[Work required]
Take the lines from the one bearing "cad_parts[obj.name] = obj" to the one bearing "points = [vertex.co", inclusive, and reproduce them exactly; include no other line.

* * * * * * * * *

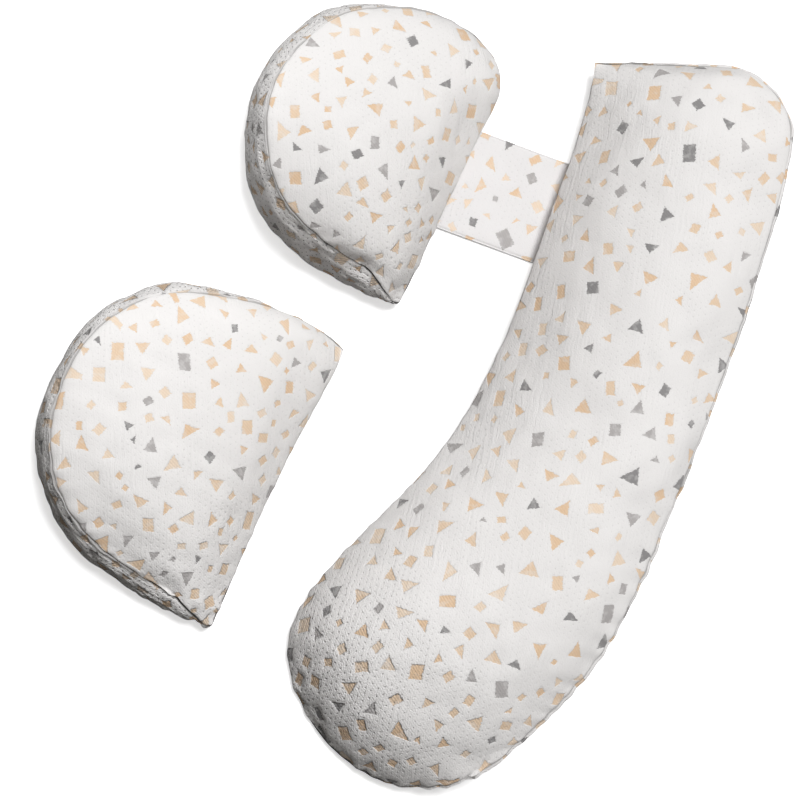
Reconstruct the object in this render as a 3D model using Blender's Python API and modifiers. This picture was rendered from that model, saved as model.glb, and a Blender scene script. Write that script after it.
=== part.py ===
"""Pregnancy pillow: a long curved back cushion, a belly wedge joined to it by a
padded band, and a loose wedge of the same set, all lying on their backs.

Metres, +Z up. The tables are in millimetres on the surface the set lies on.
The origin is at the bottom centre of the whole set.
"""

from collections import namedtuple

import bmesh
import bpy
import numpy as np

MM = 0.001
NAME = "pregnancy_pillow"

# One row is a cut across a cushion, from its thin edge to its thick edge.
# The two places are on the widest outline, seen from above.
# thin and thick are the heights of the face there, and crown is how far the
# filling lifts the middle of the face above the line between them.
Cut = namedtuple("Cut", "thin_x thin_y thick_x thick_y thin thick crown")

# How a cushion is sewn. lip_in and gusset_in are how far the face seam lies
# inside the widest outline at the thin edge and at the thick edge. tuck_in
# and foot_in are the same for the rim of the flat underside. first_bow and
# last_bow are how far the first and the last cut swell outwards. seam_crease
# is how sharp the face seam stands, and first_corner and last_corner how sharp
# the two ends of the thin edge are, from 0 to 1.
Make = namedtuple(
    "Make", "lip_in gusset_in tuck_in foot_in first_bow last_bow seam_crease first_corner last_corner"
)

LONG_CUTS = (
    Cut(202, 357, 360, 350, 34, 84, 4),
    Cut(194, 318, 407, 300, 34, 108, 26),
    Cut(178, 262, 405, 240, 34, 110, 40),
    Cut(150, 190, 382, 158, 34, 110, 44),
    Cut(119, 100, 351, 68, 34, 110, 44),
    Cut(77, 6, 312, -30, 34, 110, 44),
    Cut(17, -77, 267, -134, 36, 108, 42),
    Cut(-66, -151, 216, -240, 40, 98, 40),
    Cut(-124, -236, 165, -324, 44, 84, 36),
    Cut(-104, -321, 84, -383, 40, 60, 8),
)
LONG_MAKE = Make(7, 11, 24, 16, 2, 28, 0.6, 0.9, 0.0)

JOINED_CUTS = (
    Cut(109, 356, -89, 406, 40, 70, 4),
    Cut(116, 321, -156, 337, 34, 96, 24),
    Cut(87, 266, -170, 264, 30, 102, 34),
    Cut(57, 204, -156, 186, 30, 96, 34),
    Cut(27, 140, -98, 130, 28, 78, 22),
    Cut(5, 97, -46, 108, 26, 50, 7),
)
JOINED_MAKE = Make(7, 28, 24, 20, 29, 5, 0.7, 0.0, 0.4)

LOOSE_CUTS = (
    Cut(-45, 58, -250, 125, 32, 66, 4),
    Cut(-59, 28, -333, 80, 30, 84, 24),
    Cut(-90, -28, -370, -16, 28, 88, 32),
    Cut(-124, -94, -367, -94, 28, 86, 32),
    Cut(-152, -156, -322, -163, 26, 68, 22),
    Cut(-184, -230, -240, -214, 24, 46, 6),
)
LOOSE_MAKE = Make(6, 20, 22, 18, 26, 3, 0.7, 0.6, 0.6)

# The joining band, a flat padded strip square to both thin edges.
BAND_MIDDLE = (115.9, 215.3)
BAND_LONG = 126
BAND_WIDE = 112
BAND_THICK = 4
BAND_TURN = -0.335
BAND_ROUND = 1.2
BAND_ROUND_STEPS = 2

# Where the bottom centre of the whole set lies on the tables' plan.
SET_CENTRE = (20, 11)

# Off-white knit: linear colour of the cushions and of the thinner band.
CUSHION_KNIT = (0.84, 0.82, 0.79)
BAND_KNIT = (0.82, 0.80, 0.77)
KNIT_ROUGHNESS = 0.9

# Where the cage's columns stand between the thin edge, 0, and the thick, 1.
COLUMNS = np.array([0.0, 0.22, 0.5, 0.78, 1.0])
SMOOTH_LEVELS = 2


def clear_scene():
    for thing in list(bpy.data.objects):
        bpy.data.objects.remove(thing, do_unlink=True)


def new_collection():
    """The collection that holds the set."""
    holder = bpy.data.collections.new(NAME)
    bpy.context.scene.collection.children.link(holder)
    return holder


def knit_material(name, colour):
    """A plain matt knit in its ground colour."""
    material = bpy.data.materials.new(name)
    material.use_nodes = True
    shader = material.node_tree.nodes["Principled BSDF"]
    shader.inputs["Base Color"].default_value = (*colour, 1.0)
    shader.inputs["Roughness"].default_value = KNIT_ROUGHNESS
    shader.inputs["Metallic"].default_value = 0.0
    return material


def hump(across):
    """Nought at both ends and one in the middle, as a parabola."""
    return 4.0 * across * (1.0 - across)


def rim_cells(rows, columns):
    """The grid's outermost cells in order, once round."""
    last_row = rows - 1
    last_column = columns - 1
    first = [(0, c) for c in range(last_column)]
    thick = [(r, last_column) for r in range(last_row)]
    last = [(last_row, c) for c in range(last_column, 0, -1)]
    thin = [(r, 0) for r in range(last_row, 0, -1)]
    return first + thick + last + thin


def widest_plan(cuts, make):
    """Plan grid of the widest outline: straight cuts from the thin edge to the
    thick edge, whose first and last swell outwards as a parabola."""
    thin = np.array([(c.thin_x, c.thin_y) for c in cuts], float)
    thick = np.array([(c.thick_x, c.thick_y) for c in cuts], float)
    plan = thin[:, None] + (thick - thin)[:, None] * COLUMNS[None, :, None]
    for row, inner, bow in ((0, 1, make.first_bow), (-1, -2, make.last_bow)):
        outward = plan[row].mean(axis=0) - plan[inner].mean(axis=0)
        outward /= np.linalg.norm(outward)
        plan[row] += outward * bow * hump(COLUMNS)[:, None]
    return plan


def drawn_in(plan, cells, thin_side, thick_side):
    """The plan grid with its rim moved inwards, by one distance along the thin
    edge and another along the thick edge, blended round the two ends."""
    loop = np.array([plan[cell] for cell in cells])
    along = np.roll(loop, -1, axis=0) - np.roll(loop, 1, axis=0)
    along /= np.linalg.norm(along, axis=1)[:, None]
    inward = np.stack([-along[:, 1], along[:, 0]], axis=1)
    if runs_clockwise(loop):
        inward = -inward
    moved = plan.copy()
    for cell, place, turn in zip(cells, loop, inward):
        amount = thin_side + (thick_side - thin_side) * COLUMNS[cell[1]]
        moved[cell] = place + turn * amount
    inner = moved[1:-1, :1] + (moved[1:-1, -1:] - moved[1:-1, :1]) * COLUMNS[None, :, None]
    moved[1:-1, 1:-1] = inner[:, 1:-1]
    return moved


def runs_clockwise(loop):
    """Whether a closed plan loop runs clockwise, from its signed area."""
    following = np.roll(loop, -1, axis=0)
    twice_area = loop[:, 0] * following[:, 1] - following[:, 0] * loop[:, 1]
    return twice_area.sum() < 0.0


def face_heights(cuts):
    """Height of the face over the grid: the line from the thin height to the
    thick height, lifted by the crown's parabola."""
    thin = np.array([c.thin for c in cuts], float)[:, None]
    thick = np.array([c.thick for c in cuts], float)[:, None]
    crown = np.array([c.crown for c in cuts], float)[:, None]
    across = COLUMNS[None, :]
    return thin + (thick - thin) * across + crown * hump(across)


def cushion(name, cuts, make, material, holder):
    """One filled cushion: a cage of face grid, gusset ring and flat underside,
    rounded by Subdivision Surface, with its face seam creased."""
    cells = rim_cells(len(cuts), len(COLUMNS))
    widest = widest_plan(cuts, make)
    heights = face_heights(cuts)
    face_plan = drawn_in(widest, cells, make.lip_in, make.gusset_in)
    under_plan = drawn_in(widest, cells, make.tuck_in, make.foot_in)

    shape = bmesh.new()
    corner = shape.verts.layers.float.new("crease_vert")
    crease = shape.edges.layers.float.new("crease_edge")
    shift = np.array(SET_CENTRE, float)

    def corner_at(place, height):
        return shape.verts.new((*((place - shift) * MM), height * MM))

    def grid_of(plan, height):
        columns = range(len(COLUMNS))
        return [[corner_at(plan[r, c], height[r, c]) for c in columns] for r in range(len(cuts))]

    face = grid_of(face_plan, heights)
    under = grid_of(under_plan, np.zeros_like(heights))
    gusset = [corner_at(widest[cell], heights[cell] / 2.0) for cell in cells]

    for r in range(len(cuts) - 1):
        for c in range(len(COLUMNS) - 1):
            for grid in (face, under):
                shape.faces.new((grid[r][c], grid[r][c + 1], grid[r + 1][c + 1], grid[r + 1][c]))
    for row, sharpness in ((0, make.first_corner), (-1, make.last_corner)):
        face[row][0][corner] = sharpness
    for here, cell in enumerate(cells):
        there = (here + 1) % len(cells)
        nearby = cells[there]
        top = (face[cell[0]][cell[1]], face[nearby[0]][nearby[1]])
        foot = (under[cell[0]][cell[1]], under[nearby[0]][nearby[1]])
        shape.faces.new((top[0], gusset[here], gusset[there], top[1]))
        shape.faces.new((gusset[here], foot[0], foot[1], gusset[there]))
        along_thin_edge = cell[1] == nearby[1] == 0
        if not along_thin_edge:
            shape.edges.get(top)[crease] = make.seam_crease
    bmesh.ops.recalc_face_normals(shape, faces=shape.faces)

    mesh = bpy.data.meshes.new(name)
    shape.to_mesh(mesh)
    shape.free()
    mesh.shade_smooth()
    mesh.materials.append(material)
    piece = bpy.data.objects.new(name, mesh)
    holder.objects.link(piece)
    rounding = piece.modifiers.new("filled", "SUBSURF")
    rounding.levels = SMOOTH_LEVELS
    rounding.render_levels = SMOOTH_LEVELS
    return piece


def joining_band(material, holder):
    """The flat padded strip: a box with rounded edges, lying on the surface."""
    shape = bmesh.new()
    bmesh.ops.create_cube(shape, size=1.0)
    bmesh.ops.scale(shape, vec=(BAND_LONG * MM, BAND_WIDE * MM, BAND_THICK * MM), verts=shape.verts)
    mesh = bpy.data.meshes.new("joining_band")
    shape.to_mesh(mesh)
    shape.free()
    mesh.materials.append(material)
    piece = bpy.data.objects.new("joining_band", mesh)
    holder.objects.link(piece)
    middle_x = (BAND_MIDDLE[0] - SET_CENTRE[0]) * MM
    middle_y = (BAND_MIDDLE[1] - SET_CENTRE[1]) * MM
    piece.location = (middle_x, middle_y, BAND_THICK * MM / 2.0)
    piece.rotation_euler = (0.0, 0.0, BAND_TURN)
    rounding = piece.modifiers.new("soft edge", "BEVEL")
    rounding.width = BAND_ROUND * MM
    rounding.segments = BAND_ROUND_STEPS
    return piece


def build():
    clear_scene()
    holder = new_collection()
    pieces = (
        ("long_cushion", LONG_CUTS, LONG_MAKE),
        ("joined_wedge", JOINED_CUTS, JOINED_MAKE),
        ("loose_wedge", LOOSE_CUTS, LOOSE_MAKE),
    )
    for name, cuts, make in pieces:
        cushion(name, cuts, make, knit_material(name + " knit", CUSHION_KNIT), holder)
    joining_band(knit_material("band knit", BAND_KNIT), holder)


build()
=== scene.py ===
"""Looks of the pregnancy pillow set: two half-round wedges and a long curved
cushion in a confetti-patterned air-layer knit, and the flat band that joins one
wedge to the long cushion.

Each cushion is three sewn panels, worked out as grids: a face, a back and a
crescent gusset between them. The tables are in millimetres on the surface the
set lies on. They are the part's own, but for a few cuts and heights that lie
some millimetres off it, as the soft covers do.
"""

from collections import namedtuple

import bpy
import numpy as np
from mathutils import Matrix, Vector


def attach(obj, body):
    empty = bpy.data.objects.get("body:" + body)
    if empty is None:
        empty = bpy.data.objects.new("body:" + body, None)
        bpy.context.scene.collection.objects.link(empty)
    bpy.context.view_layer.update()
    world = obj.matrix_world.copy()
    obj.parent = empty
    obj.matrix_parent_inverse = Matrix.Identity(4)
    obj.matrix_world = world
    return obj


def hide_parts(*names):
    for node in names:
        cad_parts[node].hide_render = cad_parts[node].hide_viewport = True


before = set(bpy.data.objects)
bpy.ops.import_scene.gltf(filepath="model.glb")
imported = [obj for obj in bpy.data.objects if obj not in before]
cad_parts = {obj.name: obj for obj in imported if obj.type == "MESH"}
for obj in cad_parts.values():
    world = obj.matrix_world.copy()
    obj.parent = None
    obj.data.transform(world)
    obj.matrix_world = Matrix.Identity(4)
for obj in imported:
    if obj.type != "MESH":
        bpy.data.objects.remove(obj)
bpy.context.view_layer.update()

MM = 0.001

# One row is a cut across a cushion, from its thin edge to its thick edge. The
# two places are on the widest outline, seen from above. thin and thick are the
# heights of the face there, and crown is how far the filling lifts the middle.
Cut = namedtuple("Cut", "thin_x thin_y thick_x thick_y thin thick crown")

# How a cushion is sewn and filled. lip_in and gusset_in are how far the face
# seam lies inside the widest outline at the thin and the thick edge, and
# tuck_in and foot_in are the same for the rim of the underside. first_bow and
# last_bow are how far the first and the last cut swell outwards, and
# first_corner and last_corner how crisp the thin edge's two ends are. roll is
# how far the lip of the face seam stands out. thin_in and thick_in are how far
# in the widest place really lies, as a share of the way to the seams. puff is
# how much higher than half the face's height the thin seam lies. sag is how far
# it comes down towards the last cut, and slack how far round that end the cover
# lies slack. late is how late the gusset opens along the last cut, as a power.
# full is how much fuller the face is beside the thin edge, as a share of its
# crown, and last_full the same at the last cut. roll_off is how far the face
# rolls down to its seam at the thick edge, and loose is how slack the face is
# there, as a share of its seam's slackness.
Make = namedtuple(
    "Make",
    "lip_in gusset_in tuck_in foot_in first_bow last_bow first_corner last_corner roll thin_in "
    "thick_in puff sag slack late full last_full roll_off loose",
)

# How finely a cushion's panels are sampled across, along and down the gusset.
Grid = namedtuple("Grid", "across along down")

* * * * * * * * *

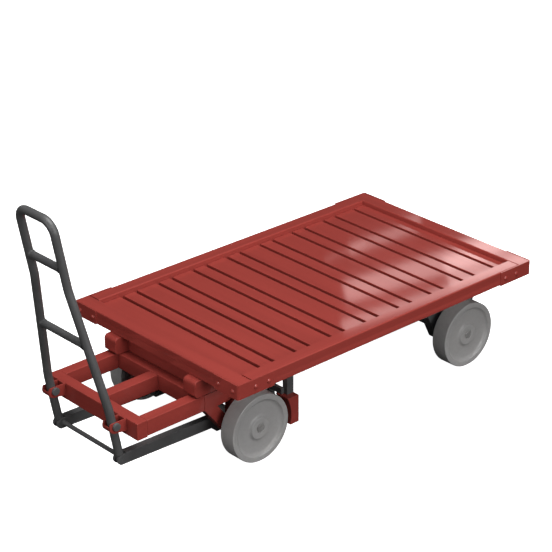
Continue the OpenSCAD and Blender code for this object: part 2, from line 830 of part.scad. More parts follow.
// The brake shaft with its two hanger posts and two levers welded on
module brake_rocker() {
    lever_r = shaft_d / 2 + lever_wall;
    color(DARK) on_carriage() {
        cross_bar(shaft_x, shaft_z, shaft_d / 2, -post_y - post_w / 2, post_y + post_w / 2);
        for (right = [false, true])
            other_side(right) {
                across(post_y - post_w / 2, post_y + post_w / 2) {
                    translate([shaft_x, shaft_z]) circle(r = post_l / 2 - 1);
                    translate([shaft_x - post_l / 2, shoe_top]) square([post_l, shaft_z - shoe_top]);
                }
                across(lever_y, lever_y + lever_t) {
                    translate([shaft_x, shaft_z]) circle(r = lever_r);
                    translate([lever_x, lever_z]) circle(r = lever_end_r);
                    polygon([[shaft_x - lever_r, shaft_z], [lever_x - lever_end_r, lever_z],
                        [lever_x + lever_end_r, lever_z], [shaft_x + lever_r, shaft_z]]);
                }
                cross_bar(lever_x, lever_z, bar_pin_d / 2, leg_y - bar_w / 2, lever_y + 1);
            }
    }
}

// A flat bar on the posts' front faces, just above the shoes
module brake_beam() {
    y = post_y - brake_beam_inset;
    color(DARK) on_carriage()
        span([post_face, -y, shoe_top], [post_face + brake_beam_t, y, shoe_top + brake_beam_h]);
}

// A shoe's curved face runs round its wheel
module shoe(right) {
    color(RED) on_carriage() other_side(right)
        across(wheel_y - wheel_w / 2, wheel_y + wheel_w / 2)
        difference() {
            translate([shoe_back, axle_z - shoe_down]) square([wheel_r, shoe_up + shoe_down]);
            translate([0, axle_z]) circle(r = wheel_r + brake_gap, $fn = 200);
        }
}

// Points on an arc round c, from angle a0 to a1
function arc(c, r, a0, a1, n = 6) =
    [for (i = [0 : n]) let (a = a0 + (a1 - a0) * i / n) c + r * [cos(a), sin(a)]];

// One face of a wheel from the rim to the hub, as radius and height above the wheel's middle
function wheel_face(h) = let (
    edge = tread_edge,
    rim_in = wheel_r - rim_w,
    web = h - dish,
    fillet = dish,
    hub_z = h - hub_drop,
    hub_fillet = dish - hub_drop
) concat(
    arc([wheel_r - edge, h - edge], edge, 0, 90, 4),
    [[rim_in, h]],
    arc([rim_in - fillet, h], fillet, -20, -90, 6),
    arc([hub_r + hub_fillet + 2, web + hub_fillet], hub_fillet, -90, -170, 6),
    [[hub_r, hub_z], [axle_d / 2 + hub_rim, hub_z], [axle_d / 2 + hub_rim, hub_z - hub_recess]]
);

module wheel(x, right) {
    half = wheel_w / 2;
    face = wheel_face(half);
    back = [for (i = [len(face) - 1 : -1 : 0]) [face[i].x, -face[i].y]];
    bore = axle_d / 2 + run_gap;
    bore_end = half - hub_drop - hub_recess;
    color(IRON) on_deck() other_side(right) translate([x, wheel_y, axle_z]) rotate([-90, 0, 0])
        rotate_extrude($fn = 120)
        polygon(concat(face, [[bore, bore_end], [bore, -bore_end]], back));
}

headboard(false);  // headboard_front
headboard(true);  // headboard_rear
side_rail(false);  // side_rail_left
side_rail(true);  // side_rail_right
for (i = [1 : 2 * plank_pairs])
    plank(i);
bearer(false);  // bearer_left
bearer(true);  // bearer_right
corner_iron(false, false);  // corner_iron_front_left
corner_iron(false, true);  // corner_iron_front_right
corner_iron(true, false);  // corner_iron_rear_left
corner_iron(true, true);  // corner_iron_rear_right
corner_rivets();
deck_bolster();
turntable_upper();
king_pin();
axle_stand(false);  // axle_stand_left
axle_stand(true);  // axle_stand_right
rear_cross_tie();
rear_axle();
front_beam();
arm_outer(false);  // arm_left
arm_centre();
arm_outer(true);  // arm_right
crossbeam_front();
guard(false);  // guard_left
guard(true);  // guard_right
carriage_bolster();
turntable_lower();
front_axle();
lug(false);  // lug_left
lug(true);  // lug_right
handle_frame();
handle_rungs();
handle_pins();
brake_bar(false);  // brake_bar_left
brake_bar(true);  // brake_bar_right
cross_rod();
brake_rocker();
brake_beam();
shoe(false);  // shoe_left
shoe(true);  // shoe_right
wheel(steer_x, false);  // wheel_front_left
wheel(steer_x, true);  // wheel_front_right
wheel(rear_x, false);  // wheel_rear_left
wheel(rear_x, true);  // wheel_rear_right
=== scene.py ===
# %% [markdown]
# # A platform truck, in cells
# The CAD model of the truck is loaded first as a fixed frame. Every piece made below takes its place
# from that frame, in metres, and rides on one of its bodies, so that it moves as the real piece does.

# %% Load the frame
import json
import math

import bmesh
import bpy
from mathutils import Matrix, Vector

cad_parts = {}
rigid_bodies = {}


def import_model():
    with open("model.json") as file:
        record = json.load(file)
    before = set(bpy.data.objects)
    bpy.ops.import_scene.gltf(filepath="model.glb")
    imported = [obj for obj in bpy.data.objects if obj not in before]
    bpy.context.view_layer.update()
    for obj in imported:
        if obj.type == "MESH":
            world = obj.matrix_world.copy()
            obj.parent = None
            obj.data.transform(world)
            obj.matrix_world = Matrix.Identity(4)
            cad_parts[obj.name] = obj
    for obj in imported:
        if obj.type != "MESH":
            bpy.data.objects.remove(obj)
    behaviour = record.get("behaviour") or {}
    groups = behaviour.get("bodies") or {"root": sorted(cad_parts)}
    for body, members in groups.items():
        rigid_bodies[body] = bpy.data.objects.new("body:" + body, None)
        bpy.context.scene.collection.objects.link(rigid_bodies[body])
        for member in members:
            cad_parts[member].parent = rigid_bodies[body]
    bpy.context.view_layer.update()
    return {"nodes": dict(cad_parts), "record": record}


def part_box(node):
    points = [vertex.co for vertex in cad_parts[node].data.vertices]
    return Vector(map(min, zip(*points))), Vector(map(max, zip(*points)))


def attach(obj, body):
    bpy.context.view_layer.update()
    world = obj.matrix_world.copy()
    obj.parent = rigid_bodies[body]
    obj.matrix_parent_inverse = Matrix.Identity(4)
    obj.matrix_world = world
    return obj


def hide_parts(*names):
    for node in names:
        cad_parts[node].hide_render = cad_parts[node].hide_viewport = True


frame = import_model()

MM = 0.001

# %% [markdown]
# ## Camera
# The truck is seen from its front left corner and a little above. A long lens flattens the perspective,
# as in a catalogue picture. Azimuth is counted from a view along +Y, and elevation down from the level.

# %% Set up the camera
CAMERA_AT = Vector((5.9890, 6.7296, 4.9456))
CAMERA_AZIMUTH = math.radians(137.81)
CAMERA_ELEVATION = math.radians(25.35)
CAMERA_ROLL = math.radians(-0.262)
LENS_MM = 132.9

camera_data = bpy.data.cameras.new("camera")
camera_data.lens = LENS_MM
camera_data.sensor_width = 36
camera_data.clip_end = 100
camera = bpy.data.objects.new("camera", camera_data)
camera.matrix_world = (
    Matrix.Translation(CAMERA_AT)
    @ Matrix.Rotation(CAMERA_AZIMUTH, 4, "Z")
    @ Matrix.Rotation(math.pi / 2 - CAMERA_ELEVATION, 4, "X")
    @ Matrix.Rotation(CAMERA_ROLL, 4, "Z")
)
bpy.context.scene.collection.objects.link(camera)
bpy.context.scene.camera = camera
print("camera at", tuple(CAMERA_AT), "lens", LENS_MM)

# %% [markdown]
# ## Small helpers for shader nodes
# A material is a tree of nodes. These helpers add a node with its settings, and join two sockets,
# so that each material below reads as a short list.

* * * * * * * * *

[Correct answer]
            cad_parts[obj.name] = obj
    for obj in imported:
        if obj.type != "MESH":
            bpy.data.objects.remove(obj)
    behaviour = record.get("behaviour") or {}
    groups = behaviour.get("bodies") or {"root": sorted(cad_parts)}
    for body, members in groups.items():
        rigid_bodies[body] = bpy.data.objects.new("body:" + body, None)
        bpy.context.scene.collection.objects.link(rigid_bodies[body])
        for member in members:
            cad_parts[member].parent = rigid_bodies[body]
    bpy.context.view_layer.update()
    return {"nodes": dict(cad_parts), "record": record}


def part_box(node):
    points = [vertex.co for vertex in cad_parts[node].data.vertices]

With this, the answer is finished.